(Requirements):
Only one span of the listing below is wanted: the lines from the one with "for corner in" through the one with "its own value.", reproduced exactly, both ends kept.

(Source data):
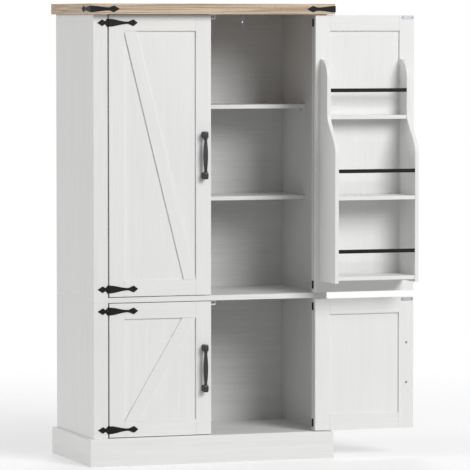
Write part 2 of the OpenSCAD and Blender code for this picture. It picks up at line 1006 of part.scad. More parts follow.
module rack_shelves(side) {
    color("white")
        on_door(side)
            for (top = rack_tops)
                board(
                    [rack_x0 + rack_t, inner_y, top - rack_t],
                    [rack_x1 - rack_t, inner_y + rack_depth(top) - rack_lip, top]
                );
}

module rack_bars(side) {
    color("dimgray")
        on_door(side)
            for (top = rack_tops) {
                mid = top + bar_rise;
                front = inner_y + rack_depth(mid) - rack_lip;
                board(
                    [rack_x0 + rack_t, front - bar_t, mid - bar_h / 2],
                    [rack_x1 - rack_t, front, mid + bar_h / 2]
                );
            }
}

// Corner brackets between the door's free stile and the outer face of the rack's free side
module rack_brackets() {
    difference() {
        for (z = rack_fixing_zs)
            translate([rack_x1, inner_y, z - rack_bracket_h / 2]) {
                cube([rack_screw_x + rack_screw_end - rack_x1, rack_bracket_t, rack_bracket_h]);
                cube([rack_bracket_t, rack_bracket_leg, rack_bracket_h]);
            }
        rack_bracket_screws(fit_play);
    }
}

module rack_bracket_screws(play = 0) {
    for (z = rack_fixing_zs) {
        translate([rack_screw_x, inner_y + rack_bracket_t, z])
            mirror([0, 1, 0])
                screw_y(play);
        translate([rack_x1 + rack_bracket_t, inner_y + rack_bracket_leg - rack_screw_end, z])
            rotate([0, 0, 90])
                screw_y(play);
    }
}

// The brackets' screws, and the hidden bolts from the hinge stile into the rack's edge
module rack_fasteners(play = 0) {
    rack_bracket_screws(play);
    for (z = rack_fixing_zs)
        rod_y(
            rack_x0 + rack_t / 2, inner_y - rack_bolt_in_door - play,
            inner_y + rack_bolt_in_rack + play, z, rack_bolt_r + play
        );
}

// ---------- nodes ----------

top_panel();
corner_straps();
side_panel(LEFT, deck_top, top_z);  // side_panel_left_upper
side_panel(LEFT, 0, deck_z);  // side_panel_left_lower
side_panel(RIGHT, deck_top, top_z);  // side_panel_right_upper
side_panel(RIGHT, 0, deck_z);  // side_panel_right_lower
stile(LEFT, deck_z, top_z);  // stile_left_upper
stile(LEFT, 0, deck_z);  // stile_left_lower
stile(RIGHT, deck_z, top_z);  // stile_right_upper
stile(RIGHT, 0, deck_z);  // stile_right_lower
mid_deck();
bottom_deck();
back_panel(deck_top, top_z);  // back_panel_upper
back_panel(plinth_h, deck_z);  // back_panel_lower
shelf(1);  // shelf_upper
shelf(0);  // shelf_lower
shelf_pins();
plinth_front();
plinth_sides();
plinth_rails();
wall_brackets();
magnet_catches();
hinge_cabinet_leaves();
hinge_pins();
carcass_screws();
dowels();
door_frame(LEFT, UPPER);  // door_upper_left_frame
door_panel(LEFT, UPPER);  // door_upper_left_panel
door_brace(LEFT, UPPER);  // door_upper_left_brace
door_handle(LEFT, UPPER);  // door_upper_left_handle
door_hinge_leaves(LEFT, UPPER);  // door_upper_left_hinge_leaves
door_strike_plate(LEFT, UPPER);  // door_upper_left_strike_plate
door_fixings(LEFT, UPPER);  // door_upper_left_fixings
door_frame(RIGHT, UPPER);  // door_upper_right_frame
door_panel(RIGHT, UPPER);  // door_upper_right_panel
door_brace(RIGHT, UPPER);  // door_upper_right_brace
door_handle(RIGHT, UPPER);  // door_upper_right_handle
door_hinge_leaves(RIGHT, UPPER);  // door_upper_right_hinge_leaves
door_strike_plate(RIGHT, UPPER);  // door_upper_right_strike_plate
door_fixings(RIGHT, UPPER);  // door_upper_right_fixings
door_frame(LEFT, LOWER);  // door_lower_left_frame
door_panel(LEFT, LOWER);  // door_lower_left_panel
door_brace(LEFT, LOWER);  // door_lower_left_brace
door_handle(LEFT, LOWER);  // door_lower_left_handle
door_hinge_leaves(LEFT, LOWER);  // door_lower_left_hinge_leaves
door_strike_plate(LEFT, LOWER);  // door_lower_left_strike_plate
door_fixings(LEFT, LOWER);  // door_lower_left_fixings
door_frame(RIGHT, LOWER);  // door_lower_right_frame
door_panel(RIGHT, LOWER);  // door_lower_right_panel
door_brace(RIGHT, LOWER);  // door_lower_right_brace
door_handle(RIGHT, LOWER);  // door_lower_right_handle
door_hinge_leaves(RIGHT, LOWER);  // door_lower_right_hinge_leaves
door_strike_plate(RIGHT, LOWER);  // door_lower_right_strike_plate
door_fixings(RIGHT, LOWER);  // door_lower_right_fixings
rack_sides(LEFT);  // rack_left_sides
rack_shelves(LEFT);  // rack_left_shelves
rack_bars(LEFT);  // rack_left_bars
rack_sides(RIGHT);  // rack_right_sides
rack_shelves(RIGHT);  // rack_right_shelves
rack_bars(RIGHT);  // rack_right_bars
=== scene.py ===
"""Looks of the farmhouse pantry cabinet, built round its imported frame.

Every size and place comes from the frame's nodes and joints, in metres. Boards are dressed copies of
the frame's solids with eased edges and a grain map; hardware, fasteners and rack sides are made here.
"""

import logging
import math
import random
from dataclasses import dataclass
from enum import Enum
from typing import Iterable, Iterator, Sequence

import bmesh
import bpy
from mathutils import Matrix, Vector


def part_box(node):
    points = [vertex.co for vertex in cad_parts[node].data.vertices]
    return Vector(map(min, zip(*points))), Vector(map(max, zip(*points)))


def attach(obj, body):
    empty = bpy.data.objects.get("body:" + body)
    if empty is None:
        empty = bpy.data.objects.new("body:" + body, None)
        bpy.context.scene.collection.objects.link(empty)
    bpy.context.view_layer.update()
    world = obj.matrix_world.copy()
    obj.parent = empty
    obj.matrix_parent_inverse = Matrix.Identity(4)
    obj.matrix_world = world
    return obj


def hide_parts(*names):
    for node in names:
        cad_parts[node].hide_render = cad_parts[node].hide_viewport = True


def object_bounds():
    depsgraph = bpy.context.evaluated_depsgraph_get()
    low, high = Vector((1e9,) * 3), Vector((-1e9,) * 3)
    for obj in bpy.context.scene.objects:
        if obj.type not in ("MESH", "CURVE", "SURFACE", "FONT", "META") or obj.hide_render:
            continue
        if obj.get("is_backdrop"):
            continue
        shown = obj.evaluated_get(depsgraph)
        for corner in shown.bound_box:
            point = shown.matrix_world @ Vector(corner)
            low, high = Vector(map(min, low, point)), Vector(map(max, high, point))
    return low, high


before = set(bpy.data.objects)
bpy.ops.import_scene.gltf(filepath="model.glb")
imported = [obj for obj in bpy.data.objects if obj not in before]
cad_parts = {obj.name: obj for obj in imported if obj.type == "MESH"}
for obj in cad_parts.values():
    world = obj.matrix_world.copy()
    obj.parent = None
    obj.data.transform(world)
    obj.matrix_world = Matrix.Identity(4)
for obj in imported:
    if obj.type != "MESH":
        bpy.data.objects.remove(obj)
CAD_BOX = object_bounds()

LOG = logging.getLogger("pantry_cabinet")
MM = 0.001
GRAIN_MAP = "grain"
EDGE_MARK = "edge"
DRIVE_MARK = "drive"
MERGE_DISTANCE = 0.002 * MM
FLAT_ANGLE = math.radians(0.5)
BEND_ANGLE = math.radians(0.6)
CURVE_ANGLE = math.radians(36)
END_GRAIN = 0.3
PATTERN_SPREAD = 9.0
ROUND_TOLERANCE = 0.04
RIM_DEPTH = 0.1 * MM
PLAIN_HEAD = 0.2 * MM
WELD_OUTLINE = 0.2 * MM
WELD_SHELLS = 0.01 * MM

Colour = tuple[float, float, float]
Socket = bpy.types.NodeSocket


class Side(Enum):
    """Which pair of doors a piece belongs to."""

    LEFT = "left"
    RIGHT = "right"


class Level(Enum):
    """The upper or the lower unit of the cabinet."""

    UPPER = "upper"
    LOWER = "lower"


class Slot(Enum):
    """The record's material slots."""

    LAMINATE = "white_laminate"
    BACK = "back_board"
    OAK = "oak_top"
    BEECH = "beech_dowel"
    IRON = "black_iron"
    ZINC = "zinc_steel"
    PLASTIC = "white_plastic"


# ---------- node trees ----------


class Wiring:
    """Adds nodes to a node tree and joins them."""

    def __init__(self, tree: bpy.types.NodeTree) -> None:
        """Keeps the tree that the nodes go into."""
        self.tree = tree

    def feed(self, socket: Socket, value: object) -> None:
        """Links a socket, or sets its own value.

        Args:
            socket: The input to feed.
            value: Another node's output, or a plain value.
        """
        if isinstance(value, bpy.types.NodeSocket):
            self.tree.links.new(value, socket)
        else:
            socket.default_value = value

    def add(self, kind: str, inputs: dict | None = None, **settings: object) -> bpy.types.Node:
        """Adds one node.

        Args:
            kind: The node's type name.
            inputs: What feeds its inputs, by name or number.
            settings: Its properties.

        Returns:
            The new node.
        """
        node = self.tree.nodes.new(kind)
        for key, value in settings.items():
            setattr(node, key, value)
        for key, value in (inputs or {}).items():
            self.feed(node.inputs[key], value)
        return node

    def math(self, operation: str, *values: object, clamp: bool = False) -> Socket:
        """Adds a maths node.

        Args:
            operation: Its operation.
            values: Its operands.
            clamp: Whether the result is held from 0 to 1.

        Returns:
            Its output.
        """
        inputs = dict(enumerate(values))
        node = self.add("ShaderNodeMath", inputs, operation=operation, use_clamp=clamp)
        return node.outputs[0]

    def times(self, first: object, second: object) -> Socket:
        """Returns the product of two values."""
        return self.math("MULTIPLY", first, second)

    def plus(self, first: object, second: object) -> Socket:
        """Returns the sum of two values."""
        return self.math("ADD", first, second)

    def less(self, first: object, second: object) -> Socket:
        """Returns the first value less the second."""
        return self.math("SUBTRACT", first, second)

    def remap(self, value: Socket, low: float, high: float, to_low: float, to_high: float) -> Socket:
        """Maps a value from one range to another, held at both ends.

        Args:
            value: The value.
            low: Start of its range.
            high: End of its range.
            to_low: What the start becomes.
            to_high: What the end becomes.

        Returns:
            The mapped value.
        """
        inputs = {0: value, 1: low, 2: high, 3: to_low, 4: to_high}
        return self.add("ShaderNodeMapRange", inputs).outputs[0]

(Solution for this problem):
        for corner in shown.bound_box:
            point = shown.matrix_world @ Vector(corner)
            low, high = Vector(map(min, low, point)), Vector(map(max, high, point))
    return low, high


before = set(bpy.data.objects)
bpy.ops.import_scene.gltf(filepath="model.glb")
imported = [obj for obj in bpy.data.objects if obj not in before]
cad_parts = {obj.name: obj for obj in imported if obj.type == "MESH"}
for obj in cad_parts.values():
    world = obj.matrix_world.copy()
    obj.parent = None
    obj.data.transform(world)
    obj.matrix_world = Matrix.Identity(4)
for obj in imported:
    if obj.type != "MESH":
        bpy.data.objects.remove(obj)
CAD_BOX = object_bounds()

LOG = logging.getLogger("pantry_cabinet")
MM = 0.001
GRAIN_MAP = "grain"
EDGE_MARK = "edge"
DRIVE_MARK = "drive"
MERGE_DISTANCE = 0.002 * MM
FLAT_ANGLE = math.radians(0.5)
BEND_ANGLE = math.radians(0.6)
CURVE_ANGLE = math.radians(36)
END_GRAIN = 0.3
PATTERN_SPREAD = 9.0
ROUND_TOLERANCE = 0.04
RIM_DEPTH = 0.1 * MM
PLAIN_HEAD = 0.2 * MM
WELD_OUTLINE = 0.2 * MM
WELD_SHELLS = 0.01 * MM

Colour = tuple[float, float, float]
Socket = bpy.types.NodeSocket


class Side(Enum):
    """Which pair of doors a piece belongs to."""

    LEFT = "left"
    RIGHT = "right"


class Level(Enum):
    """The upper or the lower unit of the cabinet."""

    UPPER = "upper"
    LOWER = "lower"


class Slot(Enum):
    """The record's material slots."""

    LAMINATE = "white_laminate"
    BACK = "back_board"
    OAK = "oak_top"
    BEECH = "beech_dowel"
    IRON = "black_iron"
    ZINC = "zinc_steel"
    PLASTIC = "white_plastic"


# ---------- node trees ----------


class Wiring:
    """Adds nodes to a node tree and joins them."""

    def __init__(self, tree: bpy.types.NodeTree) -> None:
        """Keeps the tree that the nodes go into."""
        self.tree = tree

    def feed(self, socket: Socket, value: object) -> None:
        """Links a socket, or sets its own value.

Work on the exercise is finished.